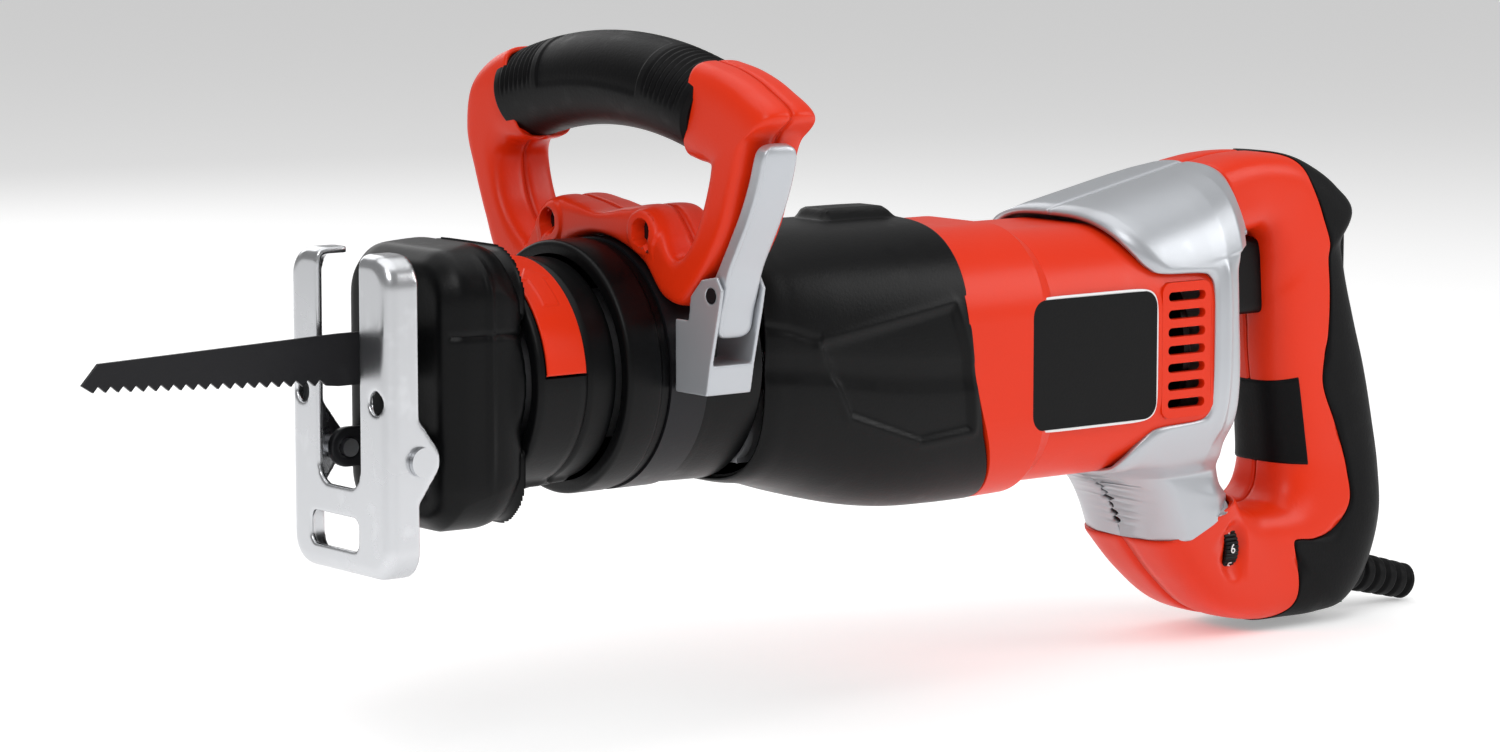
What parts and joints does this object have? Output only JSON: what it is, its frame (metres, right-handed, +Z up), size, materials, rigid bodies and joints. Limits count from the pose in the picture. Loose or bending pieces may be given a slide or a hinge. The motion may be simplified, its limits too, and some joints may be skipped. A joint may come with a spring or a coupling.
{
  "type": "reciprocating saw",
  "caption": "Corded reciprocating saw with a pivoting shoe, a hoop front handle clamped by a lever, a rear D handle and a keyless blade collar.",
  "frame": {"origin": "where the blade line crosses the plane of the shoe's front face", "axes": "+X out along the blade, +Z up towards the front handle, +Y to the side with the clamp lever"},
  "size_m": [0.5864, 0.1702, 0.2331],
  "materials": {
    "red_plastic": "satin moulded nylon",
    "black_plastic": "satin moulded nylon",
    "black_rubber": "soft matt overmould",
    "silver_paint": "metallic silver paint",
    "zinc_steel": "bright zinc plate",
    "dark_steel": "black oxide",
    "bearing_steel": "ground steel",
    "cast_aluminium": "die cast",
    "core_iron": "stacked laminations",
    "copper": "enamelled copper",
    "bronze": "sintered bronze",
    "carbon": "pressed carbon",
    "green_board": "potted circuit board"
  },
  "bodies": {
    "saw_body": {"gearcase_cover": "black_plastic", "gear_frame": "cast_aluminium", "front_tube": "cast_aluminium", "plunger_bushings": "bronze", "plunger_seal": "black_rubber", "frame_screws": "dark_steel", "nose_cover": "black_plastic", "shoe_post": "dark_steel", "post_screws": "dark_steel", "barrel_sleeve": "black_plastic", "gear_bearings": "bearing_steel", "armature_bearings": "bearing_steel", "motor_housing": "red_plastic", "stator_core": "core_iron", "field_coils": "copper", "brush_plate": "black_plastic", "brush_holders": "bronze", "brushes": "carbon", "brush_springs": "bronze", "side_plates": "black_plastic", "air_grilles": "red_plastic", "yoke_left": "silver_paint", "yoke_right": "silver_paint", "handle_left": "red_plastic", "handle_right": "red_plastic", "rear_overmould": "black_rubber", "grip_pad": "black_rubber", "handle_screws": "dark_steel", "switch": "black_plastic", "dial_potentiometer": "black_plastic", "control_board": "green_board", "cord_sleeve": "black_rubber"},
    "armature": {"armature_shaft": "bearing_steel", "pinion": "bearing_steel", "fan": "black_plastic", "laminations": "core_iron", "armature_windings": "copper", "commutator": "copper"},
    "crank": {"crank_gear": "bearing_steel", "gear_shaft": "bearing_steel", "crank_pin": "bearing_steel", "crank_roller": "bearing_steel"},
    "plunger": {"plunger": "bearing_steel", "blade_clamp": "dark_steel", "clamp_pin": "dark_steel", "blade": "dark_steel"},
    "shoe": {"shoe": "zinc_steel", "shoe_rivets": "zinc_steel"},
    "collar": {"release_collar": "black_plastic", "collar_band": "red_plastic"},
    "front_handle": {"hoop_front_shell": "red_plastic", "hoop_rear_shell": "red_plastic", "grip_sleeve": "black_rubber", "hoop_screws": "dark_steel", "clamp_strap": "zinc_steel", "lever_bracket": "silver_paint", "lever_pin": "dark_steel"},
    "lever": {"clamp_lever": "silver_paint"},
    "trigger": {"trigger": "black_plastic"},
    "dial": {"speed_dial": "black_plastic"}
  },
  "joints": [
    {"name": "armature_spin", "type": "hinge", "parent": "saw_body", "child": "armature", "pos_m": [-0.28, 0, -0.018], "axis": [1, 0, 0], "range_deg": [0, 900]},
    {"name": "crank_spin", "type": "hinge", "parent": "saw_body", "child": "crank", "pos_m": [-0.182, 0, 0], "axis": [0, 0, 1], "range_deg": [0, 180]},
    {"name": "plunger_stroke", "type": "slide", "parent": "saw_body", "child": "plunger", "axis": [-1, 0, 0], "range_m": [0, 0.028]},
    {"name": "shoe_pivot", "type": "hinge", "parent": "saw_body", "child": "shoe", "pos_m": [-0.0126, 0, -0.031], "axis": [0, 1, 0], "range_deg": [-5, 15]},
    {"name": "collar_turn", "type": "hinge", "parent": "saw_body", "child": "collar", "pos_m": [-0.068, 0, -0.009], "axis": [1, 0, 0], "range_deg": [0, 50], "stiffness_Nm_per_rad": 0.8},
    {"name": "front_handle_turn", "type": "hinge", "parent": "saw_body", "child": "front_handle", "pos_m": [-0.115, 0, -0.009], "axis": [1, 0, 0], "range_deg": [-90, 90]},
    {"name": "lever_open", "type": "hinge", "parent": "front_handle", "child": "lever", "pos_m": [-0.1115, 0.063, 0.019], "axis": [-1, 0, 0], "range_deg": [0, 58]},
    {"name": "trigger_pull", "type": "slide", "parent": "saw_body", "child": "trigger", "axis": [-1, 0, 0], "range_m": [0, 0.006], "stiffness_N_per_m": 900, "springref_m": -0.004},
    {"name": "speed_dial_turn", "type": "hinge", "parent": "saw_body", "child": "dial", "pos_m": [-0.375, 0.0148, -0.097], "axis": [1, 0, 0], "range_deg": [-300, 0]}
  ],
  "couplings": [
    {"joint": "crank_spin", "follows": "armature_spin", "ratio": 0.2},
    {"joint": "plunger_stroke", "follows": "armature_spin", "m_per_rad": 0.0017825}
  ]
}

•••

* _STATED EXERCISE_
Extract the data exactly as given.

* _FULL SOLUTION_
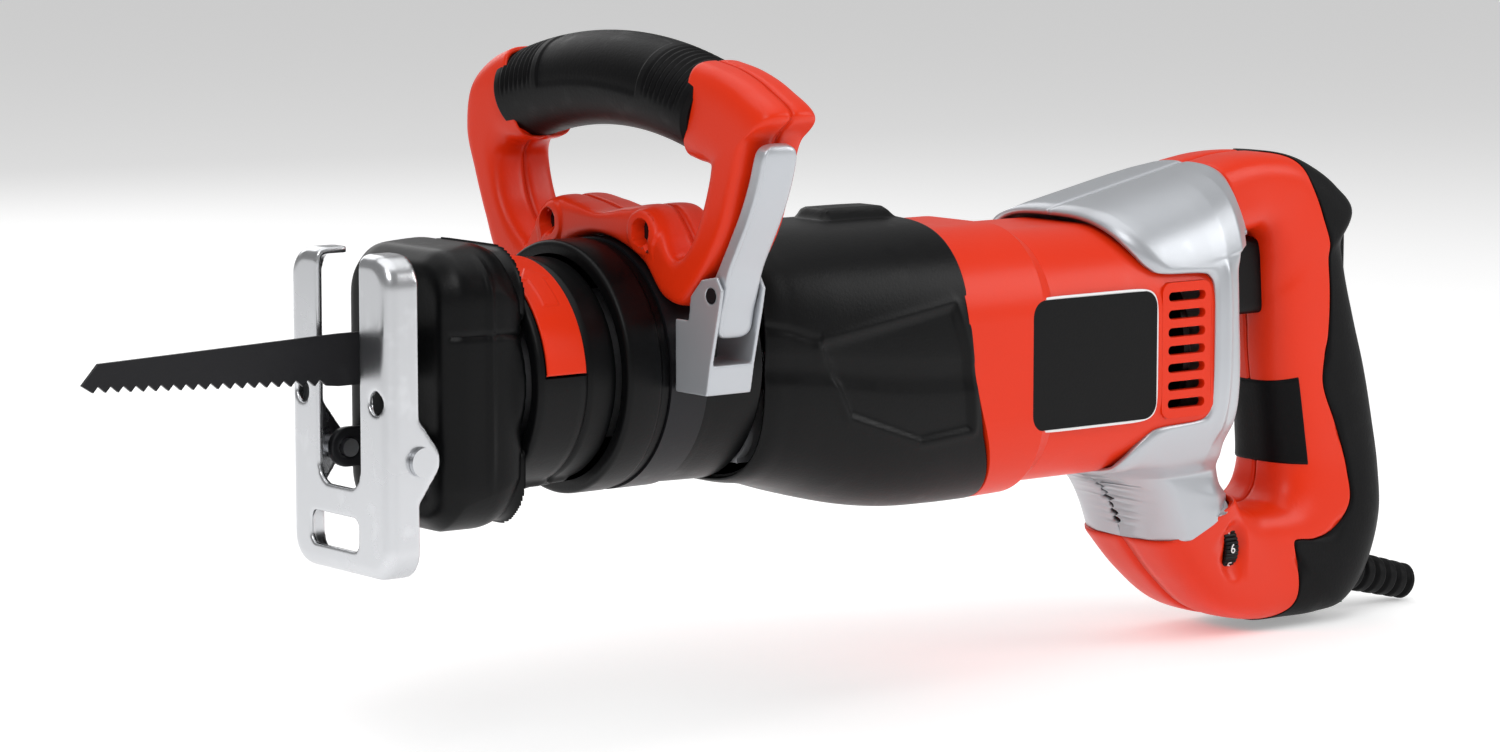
What parts and joints does this object have? Output only JSON: what it is, its frame (metres, right-handed, +Z up), size, materials, rigid bodies and joints. Limits count from the pose in the picture. Loose or bending pieces may be given a slide or a hinge. The motion may be simplified, its limits too, and some joints may be skipped. A joint may come with a spring or a coupling.
{
  "type": "reciprocating saw",
  "caption": "Corded reciprocating saw with a pivoting shoe, a hoop front handle clamped by a lever, a rear D handle and a keyless blade collar.",
  "frame": {"origin": "where the blade line crosses the plane of the shoe's front face", "axes": "+X out along the blade, +Z up towards the front handle, +Y to the side with the clamp lever"},
  "size_m": [0.5864, 0.1702, 0.2331],
  "materials": {
    "red_plastic": "satin moulded nylon",
    "black_plastic": "satin moulded nylon",
    "black_rubber": "soft matt overmould",
    "silver_paint": "metallic silver paint",
    "zinc_steel": "bright zinc plate",
    "dark_steel": "black oxide",
    "bearing_steel": "ground steel",
    "cast_aluminium": "die cast",
    "core_iron": "stacked laminations",
    "copper": "enamelled copper",
    "bronze": "sintered bronze",
    "carbon": "pressed carbon",
    "green_board": "potted circuit board"
  },
  "bodies": {
    "saw_body": {"gearcase_cover": "black_plastic", "gear_frame": "cast_aluminium", "front_tube": "cast_aluminium", "plunger_bushings": "bronze", "plunger_seal": "black_rubber", "frame_screws": "dark_steel", "nose_cover": "black_plastic", "shoe_post": "dark_steel", "post_screws": "dark_steel", "barrel_sleeve": "black_plastic", "gear_bearings": "bearing_steel", "armature_bearings": "bearing_steel", "motor_housing": "red_plastic", "stator_core": "core_iron", "field_coils": "copper", "brush_plate": "black_plastic", "brush_holders": "bronze", "brushes": "carbon", "brush_springs": "bronze", "side_plates": "black_plastic", "air_grilles": "red_plastic", "yoke_left": "silver_paint", "yoke_right": "silver_paint", "handle_left": "red_plastic", "handle_right": "red_plastic", "rear_overmould": "black_rubber", "grip_pad": "black_rubber", "handle_screws": "dark_steel", "switch": "black_plastic", "dial_potentiometer": "black_plastic", "control_board": "green_board", "cord_sleeve": "black_rubber"},
    "armature": {"armature_shaft": "bearing_steel", "pinion": "bearing_steel", "fan": "black_plastic", "laminations": "core_iron", "armature_windings": "copper", "commutator": "copper"},
    "crank": {"crank_gear": "bearing_steel", "gear_shaft": "bearing_steel", "crank_pin": "bearing_steel", "crank_roller": "bearing_steel"},
    "plunger": {"plunger": "bearing_steel", "blade_clamp": "dark_steel", "clamp_pin": "dark_steel", "blade": "dark_steel"},
    "shoe": {"shoe": "zinc_steel", "shoe_rivets": "zinc_steel"},
    "collar": {"release_collar": "black_plastic", "collar_band": "red_plastic"},
    "front_handle": {"hoop_front_shell": "red_plastic", "hoop_rear_shell": "red_plastic", "grip_sleeve": "black_rubber", "hoop_screws": "dark_steel", "clamp_strap": "zinc_steel", "lever_bracket": "silver_paint", "lever_pin": "dark_steel"},
    "lever": {"clamp_lever": "silver_paint"},
    "trigger": {"trigger": "black_plastic"},
    "dial": {"speed_dial": "black_plastic"}
  },
  "joints": [
    {"name": "armature_spin", "type": "hinge", "parent": "saw_body", "child": "armature", "pos_m": [-0.28, 0, -0.018], "axis": [1, 0, 0], "range_deg": [0, 900]},
    {"name": "crank_spin", "type": "hinge", "parent": "saw_body", "child": "crank", "pos_m": [-0.182, 0, 0], "axis": [0, 0, 1], "range_deg": [0, 180]},
    {"name": "plunger_stroke", "type": "slide", "parent": "saw_body", "child": "plunger", "axis": [-1, 0, 0], "range_m": [0, 0.028]},
    {"name": "shoe_pivot", "type": "hinge", "parent": "saw_body", "child": "shoe", "pos_m": [-0.0126, 0, -0.031], "axis": [0, 1, 0], "range_deg": [-5, 15]},
    {"name": "collar_turn", "type": "hinge", "parent": "saw_body", "child": "collar", "pos_m": [-0.068, 0, -0.009], "axis": [1, 0, 0], "range_deg": [0, 50], "stiffness_Nm_per_rad": 0.8},
    {"name": "front_handle_turn", "type": "hinge", "parent": "saw_body", "child": "front_handle", "pos_m": [-0.115, 0, -0.009], "axis": [1, 0, 0], "range_deg": [-90, 90]},
    {"name": "lever_open", "type": "hinge", "parent": "front_handle", "child": "lever", "pos_m": [-0.1115, 0.063, 0.019], "axis": [-1, 0, 0], "range_deg": [0, 58]},
    {"name": "trigger_pull", "type": "slide", "parent": "saw_body", "child": "trigger", "axis": [-1, 0, 0], "range_m": [0, 0.006], "stiffness_N_per_m": 900, "springref_m": -0.004},
    {"name": "speed_dial_turn", "type": "hinge", "parent": "saw_body", "child": "dial", "pos_m": [-0.375, 0.0148, -0.097], "axis": [1, 0, 0], "range_deg": [-300, 0]}
  ],
  "couplings": [
    {"joint": "crank_spin", "follows": "armature_spin", "ratio": 0.2},
    {"joint": "plunger_stroke", "follows": "armature_spin", "m_per_rad": 0.0017825}
  ]
}